Extract exactly those lines that lie between the start of the material and the line with "butt_edge_r = 1.4; // [0.5:0.1:2]", including both boundary lines and no others.

>> start Supplied records

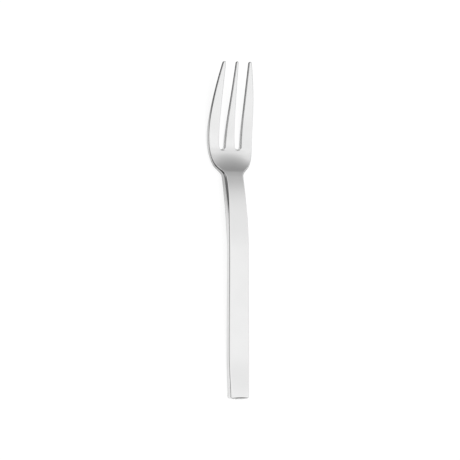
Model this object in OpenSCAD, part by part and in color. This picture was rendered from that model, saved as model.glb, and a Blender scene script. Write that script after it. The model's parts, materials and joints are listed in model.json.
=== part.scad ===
// Pastry fork, forged from one strip of stainless steel: a flat bar handle that swells at its
// butt, a thick neck that bends down to a crease, and a dished head with three equal tines.
// Seen from above, +Y runs from the butt to the tips of the tines and +X lies across the fork.
// The fork lies on its back on a table at z = 0, so it touches at the butt and under the bowl.

/* [Whole fork] */
// Length from the butt of the handle to the tips of the tines
fork_l = 154; // [130:1:200]
// Radius of the softened edges of the handle
edge_r = 0.5; // [0.2:0.05:0.8]

/* [Handle] */
// Width of the bar at its widest, near the butt
handle_w = 10.4; // [8:0.05:13]
// Width of the bar where the neck starts
waist_w = 9.95; // [8:0.05:12]
// Width at the butt
butt_w = 9.6; // [8:0.05:12]
// Thickness of the bar
handle_t = 3.1; // [2.2:0.1:4.5]
// Thickness at the butt
butt_t = 3.8; // [2.2:0.1:5]
// Height by which the top of the butt stands above the top of the bar
butt_rise = 0.9; // [0:0.05:1.5]
// Length over which the butt narrows and thickens
butt_l = 20; // [10:1:30]
// Height of the bow of the butt's end line
butt_bow = 0.6; // [0:0.05:1]
// Height of the arch of the butt's back, which stands on its two corners
butt_arch = 0.02; // [0:0.01:0.2]
// Corner radius of the butt, seen from above
butt_corner_r = 0.8; // [0.5:0.05:2]
// Radius of the top edge in the middle of the butt's end, where it is rounded off most
butt_edge_r = 1.4; // [0.5:0.1:2]

/* [Neck] */
// Length from the start of the bend to the crease
neck_l = 37; // [26:0.1:40]
// Length over which the bar turns down
bend_l = 16; // [6:1:20]
// Width of the neck at its slimmest, over its swelled sides
neck_w = 10.4; // [6:0.05:11]
// Radius of the softened edges at the slimmest place of the neck
neck_edge_r = 0.35; // [0.2:0.05:0.6]
// Swell of the sides at the slimmest place of the neck, as their turn at the edges in degrees
neck_swell = 50; // [10:1:60]
// Length from the slimmest place of the neck to the crease
neck_slim_l = 2.5; // [1.5:0.5:8]
// Thickness at the crease
neck_t = 4.5; // [3.5:0.1:6]
// Depth of the crease below the top of the bar
neck_drop = 5.8; // [3:0.1:7]
// Downward slope after the bend, in degrees
bend_slope = 6; // [4:0.5:11]
// Downward slope of the neck at the crease, in degrees
neck_slope = 24; // [10:0.5:26]
// Downward slope of the back under the crease, in degrees
back_slope = 11.5; // [6:0.5:16]

/* [Head] */
// Length from the crease to the tips of the tines
head_l = 50; // [48:0.1:60]
// Width of the head at its widest
head_w = 22.5; // [19:0.1:26]
// Length from the crease to the widest place
shoulder_l = 16.5; // [14:0.5:20]
// Length from the crease to the deepest place of the bowl
bowl_l = 11.5; // [10:0.5:16]
// Depth of the bowl below the top of the bar
bowl_drop = 9.8; // [7:0.05:12]
// Thickness at the deepest place of the bowl
bowl_t = 2.7; // [1.8:0.05:3.2]
// Downward slope of the scoop at the crease, in degrees
scoop_slope = 33; // [20:1:35]
// Depth of the hollow across the palm
dish_d = 0.85; // [0:0.05:1]

/* [Tines] */
// Length of the tines, from the roots of the slots
tine_l = 39.8; // [34:0.1:43]
// Length of the straight stretch of the tines
tine_straight_l = 22; // [16:0.5:26]
// Upward slope of the straight stretch, in degrees
tine_slope = 14.5; // [8:0.5:20]
// Depth of the tips below the top of the bar
tip_drop = 1.4; // [-2:0.1:3]
// Thickness of the tines
tine_t = 2; // [1.5:0.05:2.6]
// Thickness at the tips
tip_t = 1.6; // [1:0.05:2.2]
// Width of the middle tine at its root
mid_root_w = 5.6; // [4:0.1:6.5]
// Width of the middle tine before its tip
mid_tip_w = 1.35; // [0.9:0.05:2]
// Width of an outer tine before its tip
side_tip_w = 1.5; // [0.8:0.05:2]
// Width of a slot at its root
slot_root_w = 2.35; // [2:0.05:3.5]
// Width of the gap between two tips
tip_gap_w = 5; // [4.5:0.05:6]
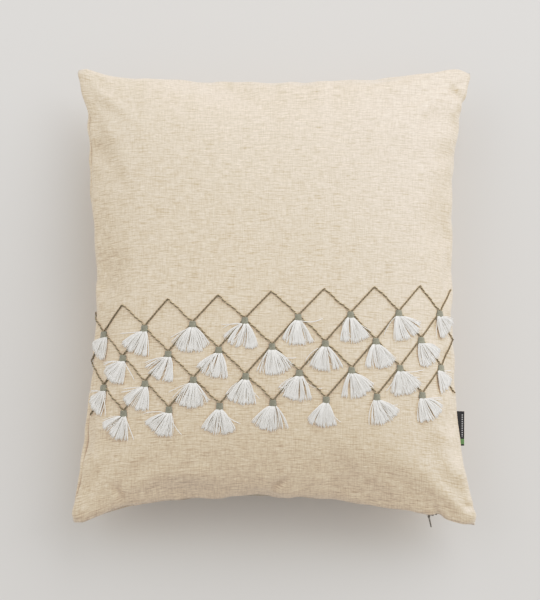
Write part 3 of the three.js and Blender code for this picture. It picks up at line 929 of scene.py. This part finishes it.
def label_material():
    """Black ribbed weave with a green block near its lower end and a row of pale stitches."""
    label = Surface("label_weave", Roughness=0.85, Sheen_Weight=0.05)
    place = label.place()
    rib = label.noise(place, (1200, 1200, 1200), 2.0, 0.5)
    axes = label.node("ShaderNodeSeparateXYZ", {0: place})
    x, y = axes.outputs[0], axes.outputs[1]
    low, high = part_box("side_label")
    in_green = label.within(y, low[1] + 0.0016, low[1] + 0.0075)
    dash = label.between(label.math("FRACT", label.math("DIVIDE", y, 0.0024)), 0.45, 0.55)
    row = label.math("MULTIPLY", label.within(x, high[0] - 0.0030, high[0] - 0.0016),
                     label.within(y, low[1] + 0.0095, high[1] - 0.003))
    black = label.mix(rib, rgb(0.008, 0.008, 0.009), rgb(0.022, 0.022, 0.024))
    green = label.mix(rib, rgb(0.07, 0.17, 0.055), rgb(0.15, 0.28, 0.11))
    stitched_row = label.mix(label.math("MULTIPLY", dash, row), black, rgb(0.45, 0.45, 0.46))
    label.color(label.mix(in_green, stitched_row, green))
    label.bump(rib, 0.0002, 0.5)
    return label.material


# --------------------------------------------------------------------------------------------
# Floor, light and camera
# --------------------------------------------------------------------------------------------
def add_floor(material):
    """A floor of square tiles just under the pillow."""
    steps, half = 24, 4.0
    line = np.linspace(-half, half, steps + 1)
    vertices = [(x, y, -0.0002) for y in line for x in line]
    faces = [(j * (steps + 1) + i, j * (steps + 1) + i + 1, (j + 1) * (steps + 1) + i + 1,
              (j + 1) * (steps + 1) + i) for j in range(steps) for i in range(steps)]
    make_object("floor", vertices, faces, material)


def aimed(obj, place, target):
    """Puts a light or camera at a place, looking at its target."""
    obj.location = place
    obj.rotation_euler = (Vector(target) - Vector(place)).to_track_quat("-Z", "Y").to_euler()
    bpy.context.scene.collection.objects.link(obj)
    return obj


def add_lights():
    """A big soft window beyond the top right corner, a weak fill and pale light all round."""
    for name, place, size, energy, color in (
        ("window", (1.95, 2.1, 1.45), 4.0, 146, (0.99, 0.985, 0.985)),
        ("fill", (-1.9, 1.1, 1.6), 2.8, 26, (1.0, 0.99, 0.98)),
    ):
        light = bpy.data.lights.new(name, "AREA")
        light.size, light.energy, light.color = size, energy, color
        aimed(bpy.data.objects.new(name, light), place, (0, 0, 0.05))
    world = bpy.data.worlds.new("studio")
    world.use_nodes = True
    world.node_tree.nodes["Background"].inputs[0].default_value = (1.0, 0.99, 0.97, 1)
    world.node_tree.nodes["Background"].inputs[1].default_value = 0.64
    bpy.context.scene.world = world


def develop():
    """Plain colours, with a soft shoulder like a camera's so that highlights turn paler."""
    settings = bpy.context.scene.view_settings
    settings.view_transform = "Standard"
    settings.use_curve_mapping = True
    mapping = settings.curve_mapping
    mapping.clip_max_x = mapping.clip_max_y = 2.0
    mapping.extend = "EXTRAPOLATED"
    curve = mapping.curves[3].points
    curve[1].location = (1.35, 0.92)
    for place in ((0.30, 0.30), (0.60, 0.58), (1.00, 0.79)):
        curve.new(*place)
    mapping.update()


def add_camera():
    """Looks down on the pillow, from a little towards its zipped edge."""
    camera = bpy.data.cameras.new("camera")
    camera.sensor_fit, camera.sensor_height = "VERTICAL", 24
    camera.angle_y = math.radians(18.74)
    obj = aimed(bpy.data.objects.new("camera", camera), (0.0, -0.284, 2.0425), (-0.0053, -0.0101, 0.062))
    bpy.context.scene.camera = obj


def build():
    """Everything in the scene, in order."""
    add_camera()
    add_lights()
    develop()
    add_floor(floor_material())
    front, back, flat = cover_panels()
    cloth = Cloth(add_cover(front, back, flat, linen_material()))
    add_insert(front, back, calico_material(), wadding_material())
    sage = thread_material("satin_thread", (0.30, 0.295, 0.225), (0.205, 0.20, 0.15), 700, 0.6, 0.35)
    add_embroidery(cloth, cord_material(), sage)
    white, cream = (1.0, 0.98, 0.93), (0.97, 0.935, 0.875)
    yarn = thread_material("tassel_yarn", white, cream, 500, 0.85, sheen=1.0)
    add_tassels(cloth, yarn)
    add_zip(nylon_material(), tape_material(), metal_material())
    dress("side_label", label_material())


build()
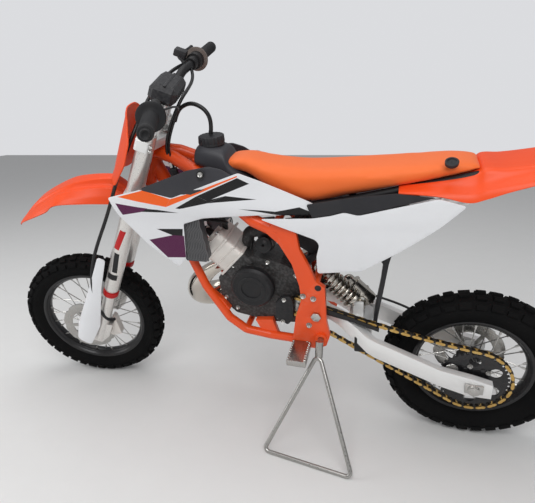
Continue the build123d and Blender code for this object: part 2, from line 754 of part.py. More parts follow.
trim_outline = [(367, 631), (279, 648), (190, 660), (118, 654), (262, 612.6), (290, 618.6),
                (317, 609.8), (355, 601.6)]
with BuildPart() as seat_trims:
    flowing_wall(panel_line, 440, 700)
    with BuildSketch(side_plane):
        Polygon(*trim_outline, align=None)
    extrude(amount=-200, mode=Mode.INTERSECT)
    tube([(230, subframe_y, 641), (230, 86, 641)], 6)
    tube([(x, subframe_y, z) for x, z in rail_line], rail_radius + seat_gap, 12, Mode.SUBTRACT)
    split(bisect_by=Plane(origin=(0, subframe_y + 5, 0), z_dir=(0, 1, 0)))
    mirror(about=Plane.XZ)

fender_side = [
    (186, 663.4), (112, 657), (61, 647), (-40, 683), (-150, 716), (-214, 738), (-214, 748),
    (-150, 732), (-51, 713), (0, fender_top_z),
    (34, fender_top_z), (37, 699), (52, 695.4), (113, 679.3),
]
fender_half_plan = [(186, 80), (60, 87), (-40, 88), (-150, 72), (-200, 52), (-216, 20)]
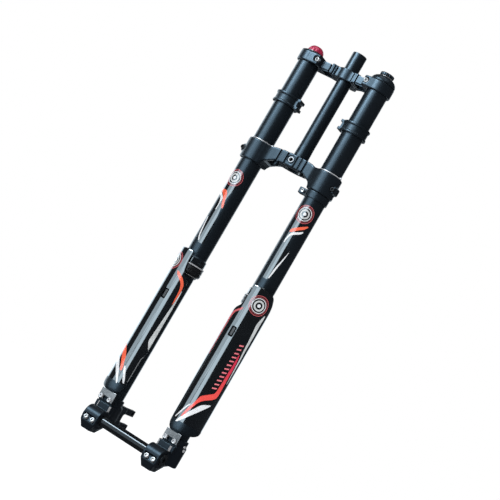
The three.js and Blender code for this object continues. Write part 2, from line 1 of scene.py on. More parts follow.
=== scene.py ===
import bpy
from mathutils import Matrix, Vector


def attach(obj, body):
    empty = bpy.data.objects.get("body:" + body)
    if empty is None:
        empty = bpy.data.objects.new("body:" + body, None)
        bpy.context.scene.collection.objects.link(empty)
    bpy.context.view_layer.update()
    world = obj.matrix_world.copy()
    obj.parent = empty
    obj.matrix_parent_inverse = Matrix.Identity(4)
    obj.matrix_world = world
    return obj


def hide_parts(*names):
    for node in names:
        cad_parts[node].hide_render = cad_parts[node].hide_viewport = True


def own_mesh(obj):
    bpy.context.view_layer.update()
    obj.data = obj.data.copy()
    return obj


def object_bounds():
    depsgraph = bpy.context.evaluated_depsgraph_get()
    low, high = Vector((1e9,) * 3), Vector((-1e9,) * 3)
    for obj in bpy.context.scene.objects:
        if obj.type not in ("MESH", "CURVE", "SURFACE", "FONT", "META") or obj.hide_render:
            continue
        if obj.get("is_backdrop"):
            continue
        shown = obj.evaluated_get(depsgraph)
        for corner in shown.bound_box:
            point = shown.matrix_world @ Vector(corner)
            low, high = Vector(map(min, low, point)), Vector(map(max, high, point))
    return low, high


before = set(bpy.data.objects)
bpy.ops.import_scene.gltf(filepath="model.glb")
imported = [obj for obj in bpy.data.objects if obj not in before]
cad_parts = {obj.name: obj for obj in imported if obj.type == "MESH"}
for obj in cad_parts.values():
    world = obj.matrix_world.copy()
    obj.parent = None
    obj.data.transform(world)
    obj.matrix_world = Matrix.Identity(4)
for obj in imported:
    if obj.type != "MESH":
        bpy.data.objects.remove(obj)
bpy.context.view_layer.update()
# Dual-crown, upside-down bicycle suspension fork. Sizes are in millimetres and are turned into metres when a mesh is made.
import math

import bpy
import numpy as np
from mathutils import Matrix, Vector

MM = 0.001
LX, LY = 76.6, -15.0  # leg axes at x = +-LX, y = LY
AXY, AXZ = -48.0, -591.0  # axle axis
LEGS = ((-1, "left"), (1, "right"))

# ------------------------------------------------------------------ camera
PSI, ELEV, ROLL = math.radians(27.0), math.radians(-4.68), math.radians(30.15)
back = Vector((math.sin(PSI) * math.cos(ELEV), -math.cos(PSI) * math.cos(ELEV), math.sin(ELEV)))
side = Vector((math.cos(PSI), math.sin(PSI), 0.0))
up = side.cross(-back)
right = side * math.cos(ROLL) + up * math.sin(ROLL)
upward = up * math.cos(ROLL) - side * math.sin(ROLL)
cam_data = bpy.data.cameras.new("camera")
cam_data.lens = 91.58
cam_data.sensor_width = 36.0
cam = bpy.data.objects.new("camera", cam_data)
bpy.context.scene.collection.objects.link(cam)
turn = Matrix((right, upward, back)).transposed().to_4x4()
cam.matrix_world = Matrix.Translation(Vector((0.0126, -0.015, -0.192)) + back * 2.31) @ turn
bpy.context.scene.camera = cam

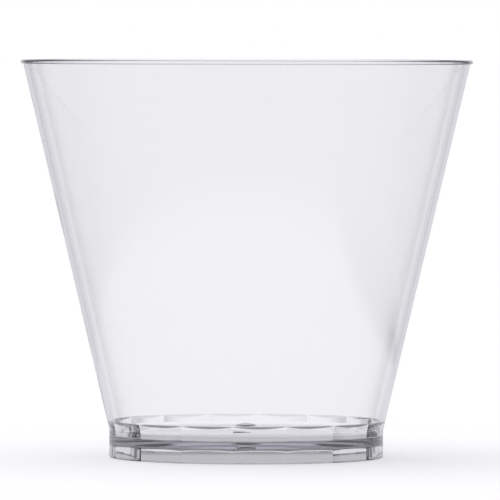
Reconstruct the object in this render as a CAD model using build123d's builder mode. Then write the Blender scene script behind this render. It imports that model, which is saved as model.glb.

>> end Supplied records

§ **The output**:
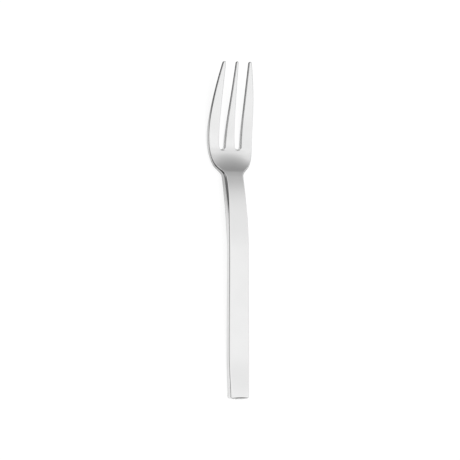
Model this object in OpenSCAD, part by part and in color. This picture was rendered from that model, saved as model.glb, and a Blender scene script. Write that script after it. The model's parts, materials and joints are listed in model.json.
=== part.scad ===
// Pastry fork, forged from one strip of stainless steel: a flat bar handle that swells at its
// butt, a thick neck that bends down to a crease, and a dished head with three equal tines.
// Seen from above, +Y runs from the butt to the tips of the tines and +X lies across the fork.
// The fork lies on its back on a table at z = 0, so it touches at the butt and under the bowl.

/* [Whole fork] */
// Length from the butt of the handle to the tips of the tines
fork_l = 154; // [130:1:200]
// Radius of the softened edges of the handle
edge_r = 0.5; // [0.2:0.05:0.8]

/* [Handle] */
// Width of the bar at its widest, near the butt
handle_w = 10.4; // [8:0.05:13]
// Width of the bar where the neck starts
waist_w = 9.95; // [8:0.05:12]
// Width at the butt
butt_w = 9.6; // [8:0.05:12]
// Thickness of the bar
handle_t = 3.1; // [2.2:0.1:4.5]
// Thickness at the butt
butt_t = 3.8; // [2.2:0.1:5]
// Height by which the top of the butt stands above the top of the bar
butt_rise = 0.9; // [0:0.05:1.5]
// Length over which the butt narrows and thickens
butt_l = 20; // [10:1:30]
// Height of the bow of the butt's end line
butt_bow = 0.6; // [0:0.05:1]
// Height of the arch of the butt's back, which stands on its two corners
butt_arch = 0.02; // [0:0.01:0.2]
// Corner radius of the butt, seen from above
butt_corner_r = 0.8; // [0.5:0.05:2]
// Radius of the top edge in the middle of the butt's end, where it is rounded off most
butt_edge_r = 1.4; // [0.5:0.1:2]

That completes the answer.